Memo to Mainstream Media: Game Over

At some point in history, the craftsman who made butter churns must have known their days were numbered. With mass production and the ushering in of the industrial age, the thought of churning butter was laughable.
Now, in the current technology age, mainstream media continues to churn butter in the form of nightly network news. It’s a broken product in decline, draining millions upon millions of dollars from large networks like NBC, CBS and ABC. No one is watching and certainly anyone under 50 doesn’t look to network news for their window to the world.
Tuesday, network news ratings were released and highlighted that newscasts lost more than 1 million viewers in the past 12 months. Faced with an ever-changing 24-hour news cycle and aggressive cable news operations, the days of Walter Conkrite and news around the dinner table have passed.

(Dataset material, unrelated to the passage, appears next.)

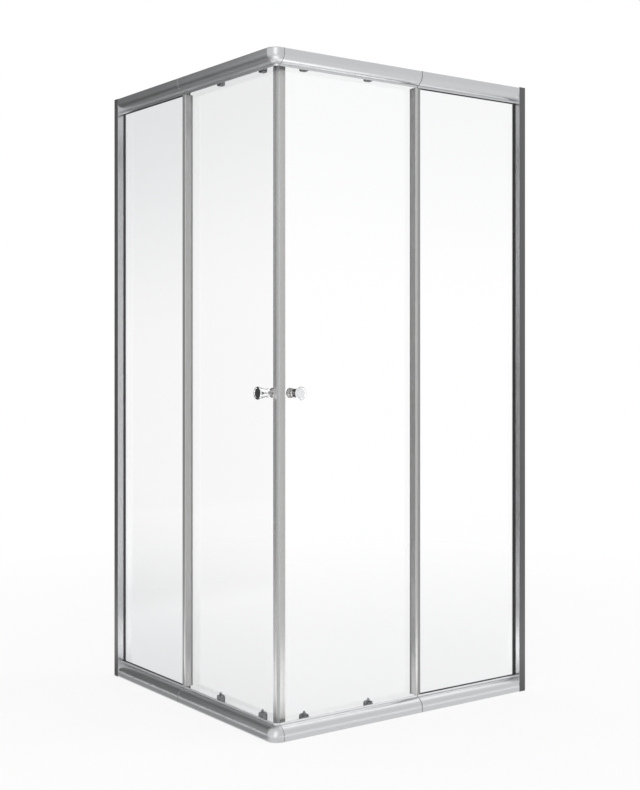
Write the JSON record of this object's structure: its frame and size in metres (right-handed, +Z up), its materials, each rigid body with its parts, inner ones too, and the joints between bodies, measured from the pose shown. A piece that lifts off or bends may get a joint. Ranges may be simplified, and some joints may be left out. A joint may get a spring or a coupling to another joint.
{
  "type": "shower enclosure with sliding door",
  "caption": "Square corner shower enclosure with curved aluminium rails, fixed glass side panes and framed glass doors that roll apart from the corner.",
  "frame": {"origin": "centre of the enclosure's square base, on the tray", "axes": "+Z up; the front side lies along X at the lowest Y and its wall is at +X; the left side lies along Y at the lowest X and its wall is at +Y; the doors meet at the corner towards -X and -Y"},
  "size_m": [0.9, 0.9, 1.8],
  "materials": {
    "frame_aluminium": "satin anodised",
    "clear_glass": "clear toughened glass",
    "chrome": "polished",
    "black_rubber": "matte",
    "seal_plastic": "soft translucent seal",
    "silver_plastic": "satin silver",
    "grey_plastic": "satin",
    "white_nylon": "smooth",
    "steel": "plain"
  },
  "bodies": {
    "frame": {"bottom_cover_door_front": "frame_aluminium", "bottom_cover_fixed_front": "frame_aluminium", "top_cover_door_front": "frame_aluminium", "top_cover_fixed_front": "frame_aluminium", "bottom_track_front": "frame_aluminium", "top_track_front": "frame_aluminium", "wall_channel_front": "frame_aluminium", "wall_post_front": "frame_aluminium", "edge_post_front": "frame_aluminium", "fixed_glass_front": "clear_glass", "bottom_cover_door_left": "frame_aluminium", "bottom_cover_fixed_left": "frame_aluminium", "top_cover_door_left": "frame_aluminium", "top_cover_fixed_left": "frame_aluminium", "bottom_track_left": "frame_aluminium", "top_track_left": "frame_aluminium", "wall_channel_left": "frame_aluminium", "wall_post_left": "frame_aluminium", "edge_post_left": "frame_aluminium", "fixed_glass_left": "clear_glass", "cover_joint_clips": "silver_plastic", "corner_cap_bottom": "silver_plastic", "corner_cap_top": "silver_plastic", "corner_braces": "frame_aluminium", "rail_end_blocks": "grey_plastic", "post_screws": "steel", "glass_gaskets": "black_rubber", "overlap_seals": "seal_plastic"},
    "door_front": {"door_glass_front": "clear_glass", "lead_profile_front": "frame_aluminium", "rear_profile_front": "frame_aluminium", "magnetic_seal_front": "seal_plastic", "knob_outer_front": "chrome", "knob_inner_front": "chrome", "top_roller_brackets_front": "grey_plastic", "bottom_roller_brackets_front": "grey_plastic", "plunger_spring_near_front": "steel", "plunger_spring_far_front": "steel"},
    "plunger_near_front": {"release_plunger_near_front": "grey_plastic"},
    "top_wheel_near_front": {"top_wheel_near_front": "white_nylon"},
    "bottom_wheel_near_front": {"bottom_wheel_near_front": "white_nylon"},
    "plunger_far_front": {"release_plunger_far_front": "grey_plastic"},
    "top_wheel_far_front": {"top_wheel_far_front": "white_nylon"},
    "bottom_wheel_far_front": {"bottom_wheel_far_front": "white_nylon"},
    "door_left": {"door_glass_left": "clear_glass", "lead_profile_left": "frame_aluminium", "rear_profile_left": "frame_aluminium", "magnetic_seal_left": "seal_plastic", "knob_outer_left": "chrome", "knob_inner_left": "chrome", "top_roller_brackets_left": "grey_plastic", "bottom_roller_brackets_left": "grey_plastic", "plunger_spring_near_left": "steel", "plunger_spring_far_left": "steel"},
    "plunger_near_left": {"release_plunger_near_left": "grey_plastic"},
    "top_wheel_near_left": {"top_wheel_near_left": "white_nylon"},
    "bottom_wheel_near_left": {"bottom_wheel_near_left": "white_nylon"},
    "plunger_far_left": {"release_plunger_far_left": "grey_plastic"},
    "top_wheel_far_left": {"top_wheel_far_left": "white_nylon"},
    "bottom_wheel_far_left": {"bottom_wheel_far_left": "white_nylon"}
  },
  "joints": [
    {"name": "door_front_slide", "type": "slide", "parent": "frame", "child": "door_front", "axis": [1, 0, 0], "range_m": [0, 0.348]},
    {"name": "plunger_near_front_slide", "type": "slide", "parent": "door_front", "child": "plunger_near_front", "axis": [0, 0, 1], "range_m": [0, 0.005], "stiffness_N_per_m": 400, "springref_m": -0.003, "deforming": ["plunger_spring_near_front"]},
    {"name": "top_wheel_near_front_spin", "type": "hinge", "parent": "door_front", "child": "top_wheel_near_front", "pos_m": [-0.316, -0.3903, 1.7841], "axis": [0, 1, 0], "continuous": true},
    {"name": "bottom_wheel_near_front_spin", "type": "hinge", "parent": "plunger_near_front", "child": "bottom_wheel_near_front", "pos_m": [-0.316, -0.3903, 0.0153], "axis": [0, 1, 0], "continuous": true},
    {"name": "plunger_far_front_slide", "type": "slide", "parent": "door_front", "child": "plunger_far_front", "axis": [0, 0, 1], "range_m": [0, 0.005], "stiffness_N_per_m": 400, "springref_m": -0.003, "deforming": ["plunger_spring_far_front"]},
    {"name": "top_wheel_far_front_spin", "type": "hinge", "parent": "door_front", "child": "top_wheel_far_front", "pos_m": [-0.1, -0.3903, 1.7841], "axis": [0, 1, 0], "continuous": true},
    {"name": "bottom_wheel_far_front_spin", "type": "hinge", "parent": "plunger_far_front", "child": "bottom_wheel_far_front", "pos_m": [-0.1, -0.3903, 0.0153], "axis": [0, 1, 0], "continuous": true},
    {"name": "door_left_slide", "type": "slide", "parent": "frame", "child": "door_left", "axis": [0, 1, 0], "range_m": [0, 0.348]},
    {"name": "plunger_near_left_slide", "type": "slide", "parent": "door_left", "child": "plunger_near_left", "axis": [0, 0, 1], "range_m": [0, 0.005], "stiffness_N_per_m": 400, "springref_m": -0.003, "deforming": ["plunger_spring_near_left"]},
    {"name": "top_wheel_near_left_spin", "type": "hinge", "parent": "door_left", "child": "top_wheel_near_left", "pos_m": [-0.3903, -0.316, 1.7841], "axis": [1, 0, 0], "continuous": true},
    {"name": "bottom_wheel_near_left_spin", "type": "hinge", "parent": "plunger_near_left", "child": "bottom_wheel_near_left", "pos_m": [-0.3903, -0.316, 0.0153], "axis": [1, 0, 0], "continuous": true},
    {"name": "plunger_far_left_slide", "type": "slide", "parent": "door_left", "child": "plunger_far_left", "axis": [0, 0, 1], "range_m": [0, 0.005], "stiffness_N_per_m": 400, "springref_m": -0.003, "deforming": ["plunger_spring_far_left"]},
    {"name": "top_wheel_far_left_spin", "type": "hinge", "parent": "door_left", "child": "top_wheel_far_left", "pos_m": [-0.3903, -0.1, 1.7841], "axis": [1, 0, 0], "continuous": true},
    {"name": "bottom_wheel_far_left_spin", "type": "hinge", "parent": "plunger_far_left", "child": "bottom_wheel_far_left", "pos_m": [-0.3903, -0.1, 0.0153], "axis": [1, 0, 0], "continuous": true}
  ],
  "couplings": [
    {"joint": "top_wheel_near_front_spin", "follows": "door_front_slide", "rad_per_m": 100},
    {"joint": "bottom_wheel_near_front_spin", "follows": "door_front_slide", "rad_per_m": 111.11},
    {"joint": "top_wheel_far_front_spin", "follows": "door_front_slide", "rad_per_m": 100},
    {"joint": "bottom_wheel_far_front_spin", "follows": "door_front_slide", "rad_per_m": 111.11},
    {"joint": "top_wheel_near_left_spin", "follows": "door_left_slide", "rad_per_m": -100},
    {"joint": "bottom_wheel_near_left_spin", "follows": "door_left_slide", "rad_per_m": -111.11},
    {"joint": "top_wheel_far_left_spin", "follows": "door_left_slide", "rad_per_m": -100},
    {"joint": "bottom_wheel_far_left_spin", "follows": "door_left_slide", "rad_per_m": -111.11}
  ]
}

The most recent numbers are brutal for all three major networks. The NBC Nightly News with Brian Williams lost 440,000 viewers (a loss of 140K in the important 25-54 demo) compared to the same period in 2009. ABC’s World News with Diane Swayer lost nearly 300,000 viewers and CBS Evening News with Katie Couric lost 350,000 viewers.
A further look at the numbers shows even more troubling data for the old-school broadcast fat-cats: in the vital 25-54 demographic, no broadcast captured more than 2 million viewers a night. CBS is last with just 1.6 million viewers on average — this despite huge coverage around the oil spill in the Gulf of Mexico. People aren’t turning to these broadcasts anymore, yet the networks continue to spend tens of millions of dollars on them and their high-priced talent.
Much like newspapers failed to move fast enough to leverage the Internet, network news has been focused on a model that worked in 1970 but not in 2010. Their arrogance in failing to realize the consumer’s changes in habits and needs has only lead to ruin. And, in my view, this is OK.